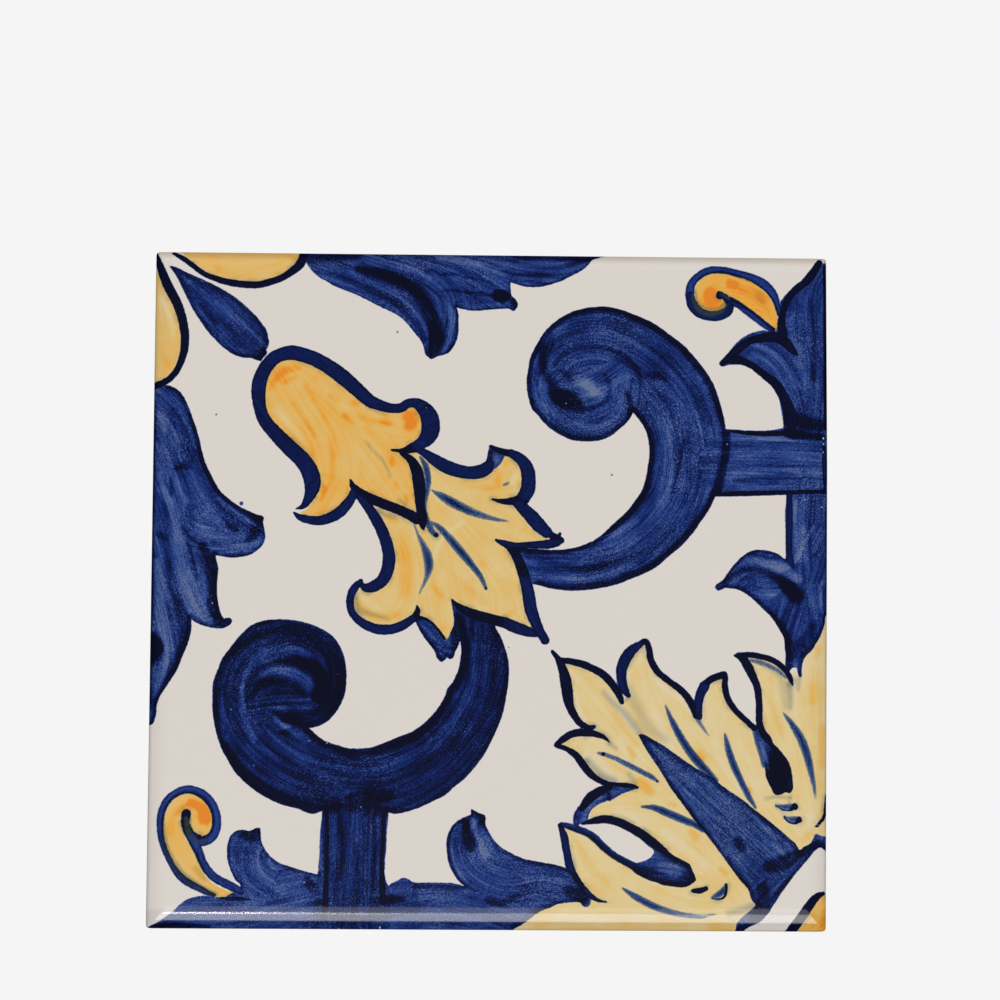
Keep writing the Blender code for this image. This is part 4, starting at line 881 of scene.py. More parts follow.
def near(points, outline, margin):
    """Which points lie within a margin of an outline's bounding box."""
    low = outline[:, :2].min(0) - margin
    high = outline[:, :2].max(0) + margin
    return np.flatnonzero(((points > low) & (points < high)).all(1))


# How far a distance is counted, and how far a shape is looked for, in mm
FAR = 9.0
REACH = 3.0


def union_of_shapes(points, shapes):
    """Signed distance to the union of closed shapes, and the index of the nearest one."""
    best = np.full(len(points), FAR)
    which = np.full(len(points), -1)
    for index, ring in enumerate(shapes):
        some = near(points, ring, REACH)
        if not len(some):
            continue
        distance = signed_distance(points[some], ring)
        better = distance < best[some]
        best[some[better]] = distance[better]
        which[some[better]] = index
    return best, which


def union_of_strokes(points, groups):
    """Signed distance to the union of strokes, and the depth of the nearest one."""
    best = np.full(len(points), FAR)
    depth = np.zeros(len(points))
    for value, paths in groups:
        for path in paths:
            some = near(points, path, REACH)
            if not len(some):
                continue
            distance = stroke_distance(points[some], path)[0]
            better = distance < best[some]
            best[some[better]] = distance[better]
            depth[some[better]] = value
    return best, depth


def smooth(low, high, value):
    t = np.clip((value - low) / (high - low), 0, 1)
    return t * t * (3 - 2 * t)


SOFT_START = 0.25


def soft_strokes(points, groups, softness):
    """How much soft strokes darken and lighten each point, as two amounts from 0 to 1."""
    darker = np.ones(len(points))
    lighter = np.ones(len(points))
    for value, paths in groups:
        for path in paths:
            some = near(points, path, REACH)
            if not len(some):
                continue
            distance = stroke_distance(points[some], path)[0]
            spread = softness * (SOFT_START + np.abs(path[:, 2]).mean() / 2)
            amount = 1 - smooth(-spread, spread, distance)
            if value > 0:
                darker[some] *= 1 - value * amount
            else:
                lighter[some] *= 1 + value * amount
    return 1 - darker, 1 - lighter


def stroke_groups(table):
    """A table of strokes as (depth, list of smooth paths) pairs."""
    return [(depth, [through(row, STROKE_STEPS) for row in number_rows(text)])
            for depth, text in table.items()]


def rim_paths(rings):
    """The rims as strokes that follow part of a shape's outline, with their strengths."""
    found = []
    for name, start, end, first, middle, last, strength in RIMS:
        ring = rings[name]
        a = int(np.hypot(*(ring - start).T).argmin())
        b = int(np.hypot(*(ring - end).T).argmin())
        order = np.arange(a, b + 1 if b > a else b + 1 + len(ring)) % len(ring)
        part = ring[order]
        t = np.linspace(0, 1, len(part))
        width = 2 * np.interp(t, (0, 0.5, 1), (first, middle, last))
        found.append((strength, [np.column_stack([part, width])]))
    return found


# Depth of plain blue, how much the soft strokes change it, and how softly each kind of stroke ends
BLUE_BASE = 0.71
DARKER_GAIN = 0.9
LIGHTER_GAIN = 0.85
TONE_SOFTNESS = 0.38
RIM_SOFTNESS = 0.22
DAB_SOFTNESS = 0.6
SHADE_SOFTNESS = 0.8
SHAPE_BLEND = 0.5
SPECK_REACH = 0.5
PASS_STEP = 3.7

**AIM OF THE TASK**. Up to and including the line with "return np.flatnonzero(((points >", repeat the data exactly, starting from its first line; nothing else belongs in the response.

**FINISHED ANSWER**.
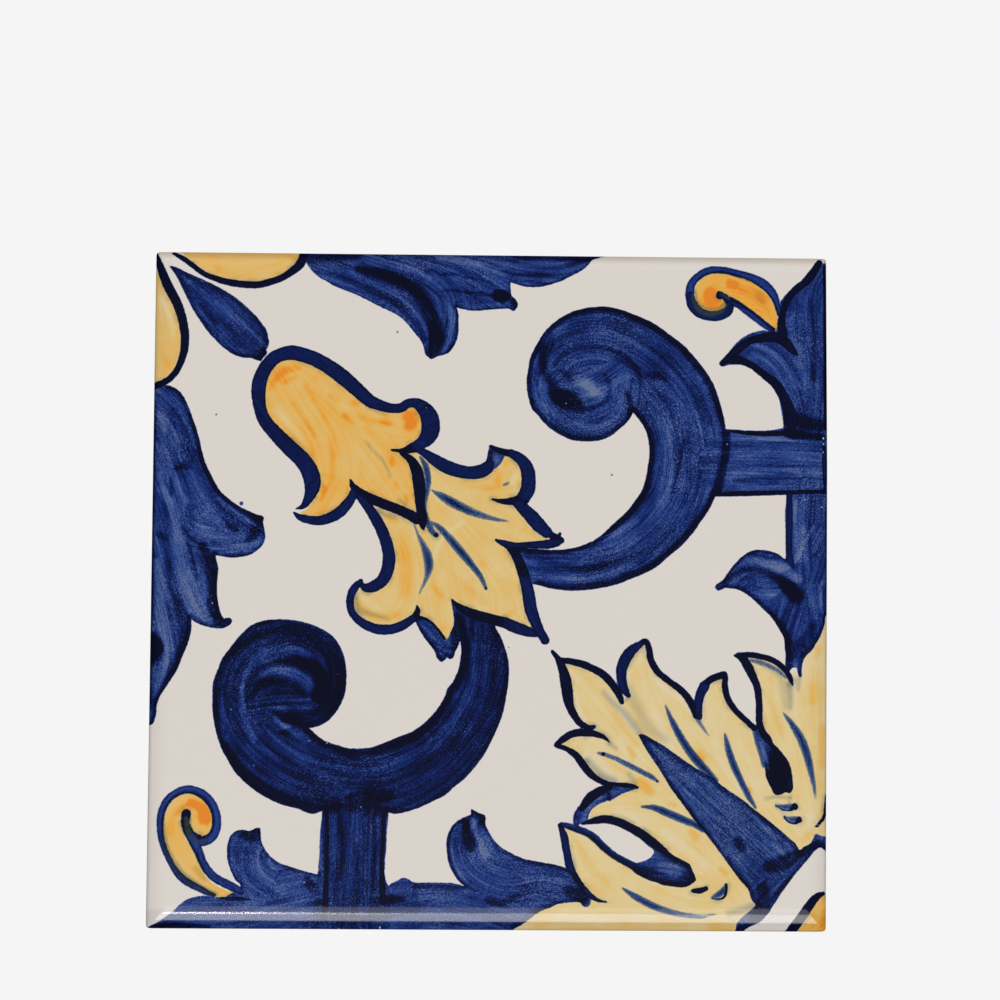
Keep writing the Blender code for this image. This is part 4, starting at line 881 of scene.py. More parts follow.
def near(points, outline, margin):
    """Which points lie within a margin of an outline's bounding box."""
    low = outline[:, :2].min(0) - margin
    high = outline[:, :2].max(0) + margin
    return np.flatnonzero(((points > low) & (points < high)).all(1))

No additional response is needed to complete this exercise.